May 05, 2014

Taking a Tally

Our church attendance was down a little yesterday, but I was surprised at my reaction. For the first time ever, the numbers didn’t mean anything to me one way or the other. They weren’t a measurement of spiritual health, evangelism, or even a vibrant fellowship. I didn’t mentally factor in excuses for weather conditions, vacations, or illnesses. I suppose the detached feelings may be partially attributed to recent studies on cross-cultural evangelism. Globally speaking, I can’t imagine God using numbers as a measuring rod for Body of Christ. I’m now wondering how God views the church’s preoccupation in validating themselves with numbers. Paul said, “We do not dare to classify or compare ourselves with some who commend themselves. When they measure themselves by themselves and compare themselves with themselves, they are not wise” (2 Cor 10:12 NIV).

1 comment:

Steve Corey said...

Gail;

-----I’m suspecting that you get it more than you realize. Numbers are not unimportant.
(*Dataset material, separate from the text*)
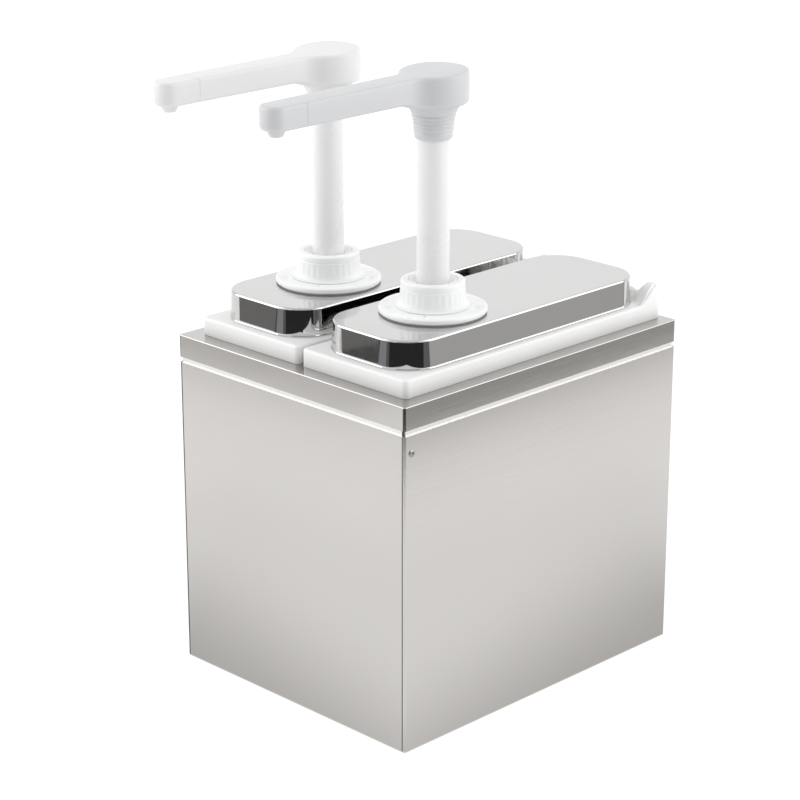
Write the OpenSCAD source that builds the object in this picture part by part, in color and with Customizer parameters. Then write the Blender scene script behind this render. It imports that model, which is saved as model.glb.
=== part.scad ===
// Twin condiment pump dispenser: a stainless steel case with two lift-out containers,
// each closed by a steel lid that carries a push-down pump with a swivelling spout.
// Millimetres. Origin: centre of the case's underside. +Z up, spouts point along -Y.

/* [Case] */
// Outside width of the case
case_w = 197.5; // [190:0.5:204]
// Outside depth of the case
case_d = 242; // [238:0.5:250]
// Height of the body panels
body_h = 199.5; // [190:0.5:205]
// Height of the recessed groove between the body and the rim
groove_h = 3; // [1:0.5:5]
// Height of the top rim band
rim_h = 14.5; // [10:0.5:18]
// Thickness of the case sheet
sheet_t = 1; // [0.8:0.1:1.2]
// Thickness of the rim's top plate
plate_t = 1.2; // [1:0.1:2]
// Outside bend radius of the vertical corners
corner_r = 2; // [2:0.5:5]
// Width of the side wrap's return onto the front face
return_w = 2; // [2:0.5:6]

/* [Containers] */
// Distance of each container's centre from the middle of the case
unit_x = 45.2; // [44.5:0.1:46.5]
// Outside width of a container's flange
flange_w = 87.5; // [86:0.5:88]
// Front end of the flange, from the middle of the case
flange_front = 110.5; // [108:0.5:114]
// Back end of the flange, from the middle of the case
flange_back = 117.5; // [114:0.5:119]
// Height of the flange above the rim
flange_h = 11.4; // [8:0.1:14]
// Wall of the tub
tub_wall = 2.5; // [2:0.1:3]
// Height of the tub's underside above the table
tub_floor_z = 12; // [8:1:40]
// Height of the locating lip above the flange
lip_h = 6; // [3:0.5:8]
// Height of the back ears above the flange
ear_h = 11.5; // [9:0.5:14]

/* [Lids] */
// Width of a lid
lid_w = 77.2; // [74:0.1:80]
// Length of a lid
lid_len = 212; // [205:0.5:214]
// Distance of the lid's middle behind the middle of the case
lid_y = 2.4; // [0:0.1:4]
// Height of a lid
lid_h = 18.1; // [15:0.1:22]
// Corner radius of a lid
lid_r = 24.5; // [20:0.5:28]
// Thickness of the lid sheet
lid_t = 0.9; // [0.7:0.1:1.2]

/* [Pump body] */
// Distance of the pump's axis in front of the middle of the case
pump_y = 43.7; // [42:0.1:50]
// Diameter of the pump's base flange
base_d = 65.4; // [60:0.1:68]
// Outside diameter of the threaded neck
neck_d = 34; // [32:0.5:35]
// Diameter of the ribbed collar at its foot
collar_d1 = 41; // [40:0.1:43]
// Diameter of the ribbed collar at its top
collar_d2 = 38.6; // [38:0.1:40]
// Height of the ribbed collar
collar_h = 16; // [15:0.5:18]
// Number of grip ribs round the collar
rib_count = 30; // [18:1:36]
// Bore of the pump cylinder
bore_d = 22.4; // [21.6:0.1:23]
// Outside diameter of the pump cylinder
cylinder_d = 26; // [25:0.1:26.4]
// Height of the cylinder's floor above the table
cylinder_floor_z = 115; // [110:1:122]
// Outside diameter of the dip tube
dip_d = 15; // [14:0.5:18]
// Gap between the dip tube and the container's floor
dip_gap = 5.5; // [3:0.5:12]

/* [Moving pump parts] */
// Outside diameter of the stem tube
stem_d = 19.6; // [18:0.1:20]
// Bore of the stem tube
stem_bore = 12; // [10:0.5:13]
// Travel of the pump
stroke = 82; // [60:1:82]
// Height of the visible stem between the collar and the lock plug
stem_show = 85.3; // [84:0.1:90]
// Wire diameter of the return spring
wire_d = 1.6; // [1:0.1:1.7]
// Turns of the return spring
spring_turns = 11; // [8:1:11]
// Diameter of the lock plug at its top
plug_d1 = 30.9; // [28:0.1:34]
// Diameter of the lock plug at its foot
plug_d2 = 22.8; // [22:0.1:26]
// Height of the lock plug
plug_h = 21.3; // [18:0.1:24]

/* [Spout head] */
// Diameter of the round head
head_d = 41.4; // [38:0.1:44]
// Height of the round head
head_h = 18.5; // [16:0.5:22]
// Distance from the pump's axis to the nozzle
reach = 123.3; // [110:0.1:130]
// Width of the arm
arm_w = 17.5; // [15:0.5:20]
// Height of the arm's underside above the head's underside
arm_lift = 3.7; // [2:0.1:5]
// Drop of the arm's top from the head to its tip
arm_drop = 1.4; // [0:0.1:3]
// Length of the end cap
cap_len = 24.8; // [20:0.1:34]
// Bore of the arm's passage
passage_d = 8; // [6:0.5:9]
// Bore of the nozzle
nozzle_d = 6; // [4:0.5:6.5]

/* [Hidden] */
$fn = 64;
UNITS = ["left", "right"];
CASE_NODES = ["base_pan", "case_wrap", "front_panel", "neck_frame", "top_rim", "rivets"];
UNIT_PARTS = ["container", "lid", "base_gasket", "pump_base", "lock_nut", "cylinder_gasket", "cylinder",
    "stem_guide", "collar", "foot_valve", "inlet_ball", "dip_tube", "return_spring", "piston",
    "piston_seal", "outlet_ball", "stem", "lock_plug", "spout_head", "arm_end_cap", "nozzle_tip"];

eps = 0.01;
cut = 1;             // how far a cutter reaches past a face
fit = 0.05;          // radial clearance of a running fit
slip = 0.6;          // clearance round a lid or a tub

// Case
rim_z0 = body_h + groove_h;
rim_z = rim_z0 + rim_h;
inner_w = case_w - 2 * sheet_t;
inner_d = case_d - 2 * sheet_t;
pan_flange_h = 15;
neck_gap = 0.1;
neck_depth = 18;
seam_w = 0.3;
rivet_z = body_h - 11;
rivet_y = -case_d / 2 + 5.7;
rivet_shank_d = 3.2;
rivet_head_d = 4.6;
rivet_head_h = 0.8;
rivet_reach = 8;
notch_depth = 0.4;

// Containers
flange_len = flange_front + flange_back;
flange_y = (flange_back - flange_front) / 2;
flange_r = 3.5;
flange_t = 2.2;
deck_z = rim_z + flange_h;
tub_w = lid_w - 2 * lid_t - 2 * slip;
tub_len = lid_len - 2 * lid_t - 2 * slip;
tub_r = lid_r - lid_t - slip;
opening_clear = 1.7;

// Raised lip along a container's back edge: an ear at each end, a low wave between them
lip_t = 4;
lip_inset = 0.4;
ear_w = 21;
ear_peak = 7.5;
ear_side = 8.2;
wave_h = 5;
wave_flat = 20;
wave_end = 34;

// Lids
lid_z = deck_z + lid_h;
bead_w = 0.8;
bead_h = 1.2;
vent_d = 2.4;
vent_r = 25;
vent_angle = -57;
hole_slip = 0.5;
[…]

If your fellowship desires a dedicated facility in which to meet and worship, then there must be a certain number of folks committed to it. Even though we object to any idea of interest in numbers, while we build up a fellowship everybody committed to it does take a brief tally in the back of their minds hoping to find the numbers approaching sufficiency for facilitating its needs.
-----I don’ believe there is everything wrong with that. I do believe attention to numbers has right and left boundaries, like every highway has a right and left barrow pit. There is a proper amount of management necessary for any good fellowship. Otherwise the Lord would not have given us elders. Management involves a process of analytical review for avoiding barrow pits. Analytical review must examine both of the two types of considerations descriptive of anything: qualitative and quantitative. Neither rules out the other by its own nature. Which one is important depends upon what’s being reviewed and why. But if quantitative review never enters the analysis, the management process is incomplete.
-----Now, don’t take me as saying the elder’s work is to manage, craft, and define the fellowship. That is a right barrow pit sickness that over-considers what a fellowship should be and under-considers whether it has become good by the Bible‘s definition of good fellowship. So the elder’s management is to maintain a Biblical perspective in the ideas and activities and facilities interacting within a fellowship. Seeing that the pool of people from which any fellowship draws its participants contains a blended mix of people falsely and genuinely searching for the Lord, mere numbers will not indicate the Biblical quality of a fellowship’s substance. Many fellowships have very false “qualities” and very prolific numbers (Jehovah’s Witnesses, Mormons, Scientology, etc.) Any fellowship expecting to review qualitative aspects of its messages and nuances by the quantity of people it draws begs for trouble in a barrow pit. But the fellowship whose elder’s are genuine searchers of God’s knowledge, understanding, and wisdom will qualitatively review the fellowship’s messages for their Biblical perspectives and quantitatively review it’s attendance for proper amounts of supplies and facilities and efficient usage.
-----So, I’m thinking preoccupations with numbers will get spewed out of His mouth along with the ignoring of numbers. I can even see one occupation with numbers God might Himself have. He searches all things to a minuteness of intricacy we can only imagine, if we can at that. Each soul having ever lived will be known by Him to that intricately detailed level throughout its life. All of that intimate knowledge and empathy for it makes its additional tally of one to the number of names in His Book of Life horrendously giant because of all the intricate, eternal joys it will perceive, as does it make the tally of one to those missing from that Book extremely sad. God feels and knows numbers like we can not imagine.